I just returned from the 13th annual Gould’s Micro Car Classic in Newton Mass., and it was a blast. We drove our 1991 Nissan Figaro down from Ottawa Ontario, about a 7-1/2 drive. My Figaro is not quite a microcar, but it is a minicar, powered by a one litre turbo. The Nissan Figaro was a one-off creation by the Pike Factory, a design division of Nissan, who created four different retro styled vehicles based on the dimunitive Micra platform. I always wanted something unique to drive, and this JDM (Japanese Domestic Market) car is about unique in these here parts as you can get. The looks on people are wonderful to behold, and I have met many people who just have to come by and ask “what is that?!”

My Nissan figaro

My Nissan Figaro

Now even though the Figaro is unique, the MicroCar classic is quite a collection of unique vehicles. One has to be amazed at the engineering represented by these vintage cars, typically made from the 1930s up to present day (in the form of the Smart car or Mini-Cooper, though the majority was made from 1930s to 1960s). From Messerschmitts to Bantams to Goggomobiles to Isettas, these cars represent a time where affordability and gas mileage were the critical criteria. Sounds an awful like what we need to consider today. While you can’t say that some of these machines are easy on the environment, I think they do represent the world wide future. Consider…what do we really need to move about town, two tons of steel and a massive V8 engine or a small footprint automobile that gets 50mpg (2l/100km)?

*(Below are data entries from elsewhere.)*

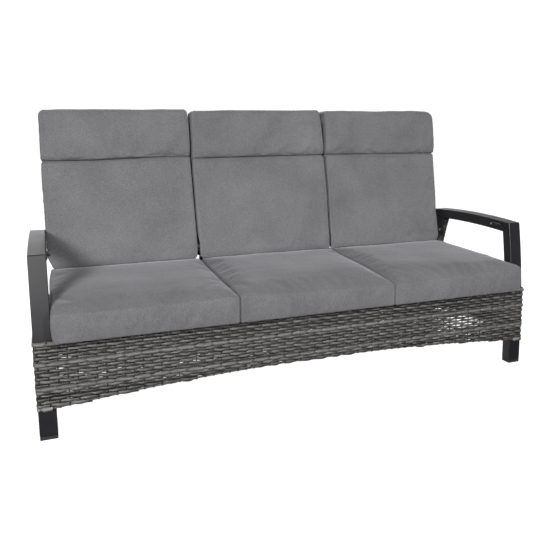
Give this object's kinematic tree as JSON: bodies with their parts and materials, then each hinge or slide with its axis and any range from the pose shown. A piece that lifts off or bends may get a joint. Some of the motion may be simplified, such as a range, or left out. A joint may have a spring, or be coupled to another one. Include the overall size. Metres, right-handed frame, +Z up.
{
  "type": "reclining garden sofa",
  "caption": "High-back garden sofa with open metal arm loops, loose seat and back cushions, a woven apron with an arched lower edge, and outer backs that recline on gas springs.",
  "frame": {"origin": "middle of the overall width and depth, at floor level under the feet", "axes": "+X runs along the sofa towards the picture's right, -Y is the side one sits down from, +Z is up. Names ending in left and right are as seen by someone who stands in front of the sofa and faces it."},
  "size_m": [1.92, 0.772, 1.069],
  "materials": {
    "frame_paint": "satin",
    "inner_paint": "satin",
    "wicker": "satin",
    "cushion_cloth": "matte",
    "steel": "satin",
    "black_plastic": "matte"
  },
  "bodies": {
    "frame": {"front_post_left": "frame_paint", "front_post_right": "frame_paint", "armrest_left": "frame_paint", "armrest_right": "frame_paint", "arm_end_plug_left": "black_plastic", "arm_end_plug_right": "black_plastic", "rear_post_left": "frame_paint", "rear_post_right": "frame_paint", "post_wrap_left": "wicker", "post_wrap_right": "wicker", "hinge_horn_left": "inner_paint", "hinge_horn_right": "inner_paint", "pivot_pin_left": "steel", "pivot_pin_right": "steel", "foot_plug_front_left": "black_plastic", "foot_plug_front_right": "black_plastic", "foot_plug_rear_left": "black_plastic", "foot_plug_rear_right": "black_plastic", "seat_rail_left": "inner_paint", "seat_rail_right": "inner_paint", "seat_rail_front": "inner_paint", "seat_rail_middle": "inner_paint", "seat_rail_rear": "inner_paint", "rear_cross_rail": "inner_paint", "apron_rail_rear": "inner_paint", "apron_front": "wicker", "apron_rear": "wicker", "apron_left": "wicker", "apron_right": "wicker", "seat_deck_left": "wicker", "seat_deck_middle": "wicker", "seat_deck_right": "wicker", "back_frame_middle": "frame_paint", "back_panel_middle": "wicker", "back_strut_left": "inner_paint", "back_strut_right": "inner_paint", "pivot_pin_inner_left": "steel", "pivot_pin_inner_right": "steel", "back_cushion_middle": "cushion_cloth", "seat_cushion_left": "cushion_cloth", "seat_cushion_middle": "cushion_cloth", "seat_cushion_right": "cushion_cloth"},
    "back_left": {"back_frame_left": "frame_paint", "back_panel_left": "wicker", "hinge_plate_outer_left": "inner_paint", "hinge_plate_inner_left": "inner_paint", "spring_lever_left": "inner_paint", "back_cushion_left": "cushion_cloth"},
    "back_right": {"back_frame_right": "frame_paint", "back_panel_right": "wicker", "hinge_plate_outer_right": "inner_paint", "hinge_plate_inner_right": "inner_paint", "spring_lever_right": "inner_paint", "back_cushion_right": "cushion_cloth"},
    "cylinder_left": {"gas_cylinder_left": "black_plastic"},
    "cylinder_right": {"gas_cylinder_right": "black_plastic"},
    "rod_left": {"gas_rod_left": "steel"},
    "rod_right": {"gas_rod_right": "steel"},
    "lever_left": {"release_lever_left": "black_plastic"},
    "lever_right": {"release_lever_right": "black_plastic"}
  },
  "joints": [
    {"name": "recline_left", "type": "hinge", "parent": "frame", "child": "back_left", "pos_m": [-0.5962, 0.186, 0.506], "axis": [-1, 0, 0], "range_deg": [0, 22]},
    {"name": "recline_right", "type": "hinge", "parent": "frame", "child": "back_right", "pos_m": [0.5962, 0.186, 0.506], "axis": [-1, 0, 0], "range_deg": [0, 22]},
    {"name": "cylinder_swing_left", "type": "hinge", "parent": "frame", "child": "cylinder_left", "pos_m": [-0.598, -0.132, 0.245], "axis": [-1, 0, 0], "range_deg": [0, 3.25]},
    {"name": "cylinder_swing_right", "type": "hinge", "parent": "frame", "child": "cylinder_right", "pos_m": [0.598, -0.132, 0.245], "axis": [-1, 0, 0], "range_deg": [0, 3.25]},
    {"name": "rod_slide_left", "type": "slide", "parent": "cylinder_left", "child": "rod_left", "axis": [0, -0.9957, -0.0931], "range_m": [0, 0.0925]},
    {"name": "rod_slide_right", "type": "slide", "parent": "cylinder_right", "child": "rod_right", "axis": [0, -0.9957, -0.0931], "range_m": [0, 0.0925]},
    {"name": "release_lever_left", "type": "hinge", "parent": "frame", "child": "lever_left", "pos_m": [-0.891, -0.206, 0.582], "axis": [-1, 0, 0], "range_deg": [0, 12], "stiffness_Nm_per_rad": 0.6},
    {"name": "release_lever_right", "type": "hinge", "parent": "frame", "child": "lever_right", "pos_m": [0.891, -0.206, 0.582], "axis": [-1, 0, 0], "range_deg": [0, 12], "stiffness_Nm_per_rad": 0.6}
  ],
  "couplings": [
    {"joint": "cylinder_swing_left", "follows": "recline_left", "ratio": 0.1448},
    {"joint": "cylinder_swing_right", "follows": "recline_right", "ratio": 0.1448},
    {"joint": "rod_slide_left", "follows": "recline_left", "m_per_rad": 0.2393},
    {"joint": "rod_slide_right", "follows": "recline_right", "m_per_rad": 0.2393}
  ]
}
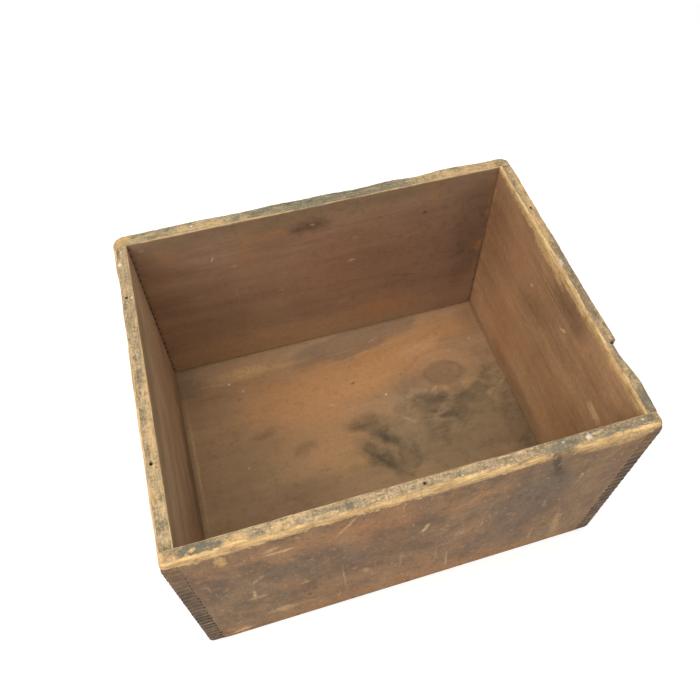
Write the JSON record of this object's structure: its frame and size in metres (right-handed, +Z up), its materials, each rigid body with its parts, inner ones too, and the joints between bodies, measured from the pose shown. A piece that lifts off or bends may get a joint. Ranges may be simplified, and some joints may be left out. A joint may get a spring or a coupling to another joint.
{
  "type": "wooden advertising box",
  "caption": "Open-topped rectangular wooden box with finger-jointed corners and an inset nailed bottom, for holding and showing goods.",
  "frame": {"origin": "middle of the underside, on the surface that the box stands on", "axes": "+X along the long sides towards the right end, +Y towards the back board, +Z up"},
  "size_m": [0.406, 0.324, 0.243],
  "materials": {
    "side_wood": "aged bare softwood, stained brown by handling, with pale ochre wood bare on the worn arrises",
    "end_wood": "aged bare softwood, stained brown, with grey dirt in the rim's end",
    "bottom_wood": "aged bare softwood with a knot and dark stains",
    "nail_iron": "dark rusted iron wire"
  },
  "bodies": {
    "root": {"front_board": "side_wood", "back_board": "side_wood", "left_end": "end_wood", "right_end": "end_wood", "bottom_board": "bottom_wood", "bottom_nails_front": "nail_iron", "bottom_nails_back": "nail_iron", "bottom_nails_left": "nail_iron", "bottom_nails_right": "nail_iron"}
  },
  "joints": []
}
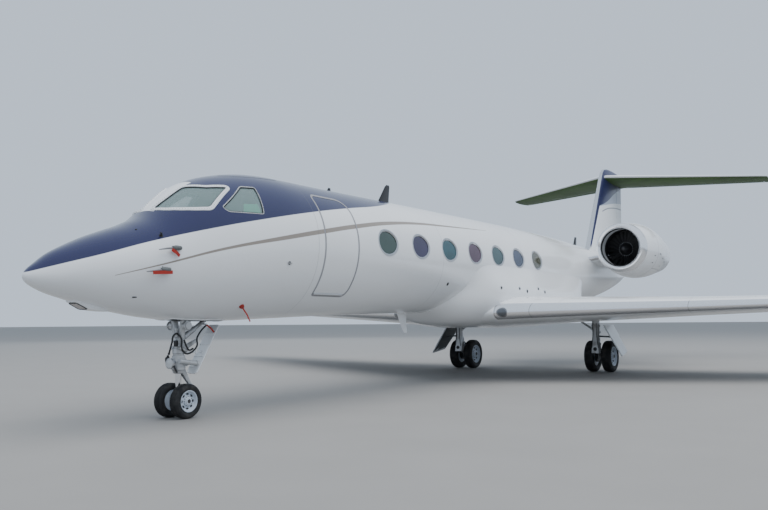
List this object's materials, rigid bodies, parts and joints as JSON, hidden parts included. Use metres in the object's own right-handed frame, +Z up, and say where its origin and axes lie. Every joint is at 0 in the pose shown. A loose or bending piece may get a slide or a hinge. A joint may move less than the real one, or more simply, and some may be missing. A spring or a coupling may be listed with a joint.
{
  "type": "twin-engine business jet with a T-tail, parked on its landing gear",
  "caption": "Long-range business jet: hollow cabin with oval windows and airstair door, swept wings with winglets, rear-mounted engines, T-tail and twin-wheel landing gear.",
  "frame": {"origin": "on the ground, at the middle of the bounding box", "axes": "+Z up, nose towards -Y, port side towards +X"},
  "size_m": [28.5134, 29.02, 7.43],
  "materials": {
    "white_paint_metal": "gloss",
    "white_paint_composite": "gloss",
    "navy_paint": "gloss",
    "wheel_metal": "satin",
    "gear_steel": "satin",
    "engine_metal": "satin",
    "window_glass": "gloss",
    "tyre_rubber": "matte",
    "black_composite": "satin",
    "panel_plastic": "matte",
    "seat_leather": "satin",
    "lining_composite": "matte",
    "carpet_floor": "matte"
  },
  "bodies": {
    "root": {"nose_radome": "navy_paint", "cockpit_shell": "white_paint_metal", "cabin_shell": "white_paint_metal", "aft_fuselage": "white_paint_metal", "belly_fairing": "white_paint_composite", "fin": "white_paint_metal", "stabiliser": "white_paint_metal", "cabin_floor": "carpet_floor", "cockpit_bulkhead": "lining_composite", "instrument_panel": "panel_plastic", "crown_aerial": "black_composite", "belly_aerial": "white_paint_composite", "nose_gear_leg": "gear_steel", "nose_gear_door": "white_paint_composite", "windscreen_left": "window_glass", "side_window_left": "window_glass", "cabin_glass_left": "window_glass", "pilot_seat_left": "seat_leather", "cabin_seats_left": "seat_leather", "wing_left": "white_paint_metal", "pylon_left": "white_paint_metal", "nacelle_left": "white_paint_composite", "engine_core_left": "engine_metal", "main_gear_leg_left": "gear_steel", "main_gear_door_left": "white_paint_composite", "windscreen_right": "window_glass", "side_window_right": "window_glass", "cabin_glass_right": "window_glass", "pilot_seat_right": "seat_leather", "cabin_seats_right": "seat_leather", "wing_right": "white_paint_metal", "pylon_right": "white_paint_metal", "nacelle_right": "white_paint_composite", "engine_core_right": "engine_metal", "main_gear_leg_right": "gear_steel", "main_gear_door_right": "white_paint_composite"},
    "entry_door": {"entry_door": "white_paint_metal"},
    "nose_steering": {"nose_steering": "gear_steel"},
    "nose_wheels": {"nose_hubs": "wheel_metal", "nose_tyre_left": "tyre_rubber", "nose_tyre_right": "tyre_rubber"},
    "main_wheels_left": {"main_hubs_left": "wheel_metal", "main_tyre_outer_left": "tyre_rubber", "main_tyre_inner_left": "tyre_rubber"},
    "fan_left": {"fan_left": "engine_metal"},
    "elevator_left": {"elevator_left": "white_paint_composite"},
    "aileron_left": {"aileron_left": "white_paint_composite"},
    "flap_inner_left": {"flap_inner_left": "white_paint_composite"},
    "flap_outer_left": {"flap_outer_left": "white_paint_composite"},
    "main_wheels_right": {"main_hubs_right": "wheel_metal", "main_tyre_outer_right": "tyre_rubber", "main_tyre_inner_right": "tyre_rubber"},
    "fan_right": {"fan_right": "engine_metal"},
    "elevator_right": {"elevator_right": "white_paint_composite"},
    "aileron_right": {"aileron_right": "white_paint_composite"},
    "flap_inner_right": {"flap_inner_right": "white_paint_composite"},
    "flap_outer_right": {"flap_outer_right": "white_paint_composite"},
    "rudder": {"rudder": "white_paint_composite"}
  },
  "joints": [
    {"name": "entry_door_hinge", "type": "hinge", "parent": "root", "child": "entry_door", "pos_m": [0.884, -9.24, 1.952], "axis": [0, 1, 0], "range_deg": [0, 140]},
    {"name": "nose_steer", "type": "hinge", "parent": "root", "child": "nose_steering", "pos_m": [0, -11.91, 0.68], "axis": [0, 0, 1], "range_deg": [-80, 80]},
    {"name": "nose_wheels_spin", "type": "hinge", "parent": "nose_steering", "child": "nose_wheels", "pos_m": [0, -11.91, 0.2665], "axis": [1, 0, 0], "continuous": true},
    {"name": "main_wheels_left_spin", "type": "hinge", "parent": "root", "child": "main_wheels_left", "pos_m": [2.185, 1.79, 0.4445], "axis": [1, 0, 0], "continuous": true},
    {"name": "main_wheels_right_spin", "type": "hinge", "parent": "root", "child": "main_wheels_right", "pos_m": [-2.185, 1.79, 0.4445], "axis": [1, 0, 0], "continuous": true},
    {"name": "fan_left_spin", "type": "hinge", "parent": "root", "child": "fan_left", "pos_m": [2.2, 4.62, 3.74], "axis": [0, 1, 0], "continuous": true},
    {"name": "fan_right_spin", "type": "hinge", "parent": "root", "child": "fan_right", "pos_m": [-2.2, 4.62, 3.74], "axis": [0, 1, 0], "continuous": true},
    {"name": "rudder_hinge", "type": "hinge", "parent": "root", "child": "rudder", "pos_m": [0, 10.34773, 4.02], "axis": [0, 0.1573, 0.9875], "range_deg": [-25, 25]},
    {"name": "elevator_left_hinge", "type": "hinge", "parent": "root", "child": "elevator_left", "pos_m": [0.33, 11.40602, 7.0329], "axis": [-0.8845, -0.4664, -0.0078], "range_deg": [-24, 13]},
    {"name": "elevator_right_hinge", "type": "hinge", "parent": "root", "child": "elevator_right", "pos_m": [-0.33, 11.40602, 7.0329], "axis": [-0.8845, 0.4664, 0.0078], "range_deg": [-24, 13]},
    {"name": "aileron_left_hinge", "type": "hinge", "parent": "root", "child": "aileron_left", "pos_m": [8.9, 3.12489, 1.88607], "axis": [-0.9552, -0.2944, -0.0293], "range_deg": [-20, 20]},
    {"name": "aileron_right_hinge", "type": "hinge", "parent": "root", "child": "aileron_right", "pos_m": [-8.9, 3.12489, 1.88607], "axis": [-0.9552, 0.2944, 0.0293], "range_deg": [-20, 20]},
    {"name": "flap_inner_left_hinge", "type": "hinge", "parent": "root", "child": "flap_inner_left", "pos_m": [1.57, 1.836, 1.55884], "axis": [-0.9926, -0.116, -0.0371], "range_deg": [0, 39]},
    {"name": "flap_inner_right_hinge", "type": "hinge", "parent": "root", "child": "flap_inner_right", "pos_m": [-1.57, 1.836, 1.55884], "axis": [-0.9926, 0.116, 0.0371], "range_deg": [0, 39]},
    {"name": "flap_outer_left_hinge", "type": "hinge", "parent": "root", "child": "flap_outer_left", "pos_m": [5.315, 2.279, 1.6987], "axis": [-0.978, -0.2065, -0.0298], "range_deg": [0, 39]},
    {"name": "flap_outer_right_hinge", "type": "hinge", "parent": "root", "child": "flap_outer_right", "pos_m": [-5.315, 2.279, 1.6987], "axis": [-0.978, 0.2065, 0.0298], "range_deg": [0, 39]}
  ],
  "couplings": [
    {"joint": "elevator_right_hinge", "follows": "elevator_left_hinge", "ratio": 1},
    {"joint": "aileron_right_hinge", "follows": "aileron_left_hinge", "ratio": -1},
    {"joint": "flap_outer_left_hinge", "follows": "flap_inner_left_hinge", "ratio": 1},
    {"joint": "flap_inner_right_hinge", "follows": "flap_inner_left_hinge", "ratio": 1},
    {"joint": "flap_outer_right_hinge", "follows": "flap_inner_left_hinge", "ratio": 1}
  ]
}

A Messerschmitt and BMW Isetta

A Messerschmitt (fr) and BMW Isetta

There are many things to consider safety wise but I have a feeling that current regulations represent a massive hurdle to fostering innovation and allow for cheaper and greener alternatives. Consider that here in Canada we have the innovative Zenn Corporation (among others), building all electric vehicles for low speed inner city transportation. However, Transport Canada regulations prevent these from being sold in Canada! They are sold all over the world except for here in our own country. It is time to change regulations and breed innovation, because these times call for new ideas and radical departures from the way things were. The amount of testing that is currently required stops all but big money from getting into the market. Importation rules like an age limit (15 years or older in Canada, 25 years or older in the US for example) needs to change to allow importation of specialty cars (read green cars) for individual use.

I think that the Brand Credo from Zenn says it all:

Since we first began to walk, we have loved the feeling of movement.
To get around and see the world.
To be free.
Cars have given us mobility.
But with the heavy costs of pollution and oil dependency.
ZENN is about returning to the purity of that original feeling.
ZENN may look like a car, but it refuses to act like one.
You’ll experience the simple joy of moving freely.
With silent, exhilarating acceleration
ZENN will quietly change the way you think about getting from A to B.
The air is clean and your conscience is clear.
ZENN is a car that, while it runs on electricity, is fueled by optimism,
The belief that individuals can make a difference,
That we can do better.
ZENN is enlightened mobility

A call to arms perhaps, time for the people to demand that innovation be rewarded, that special rules make it allowable to try greener alternatives. On the education front, it would be ideal if more corporation and government help be offered to high schools and post secondary institutions to help boost engineering projects related to futurethink transportation. There are a number of interesting projects such as solar or electric car races that will no doubt bring some answers to the question of how we will move around in the future.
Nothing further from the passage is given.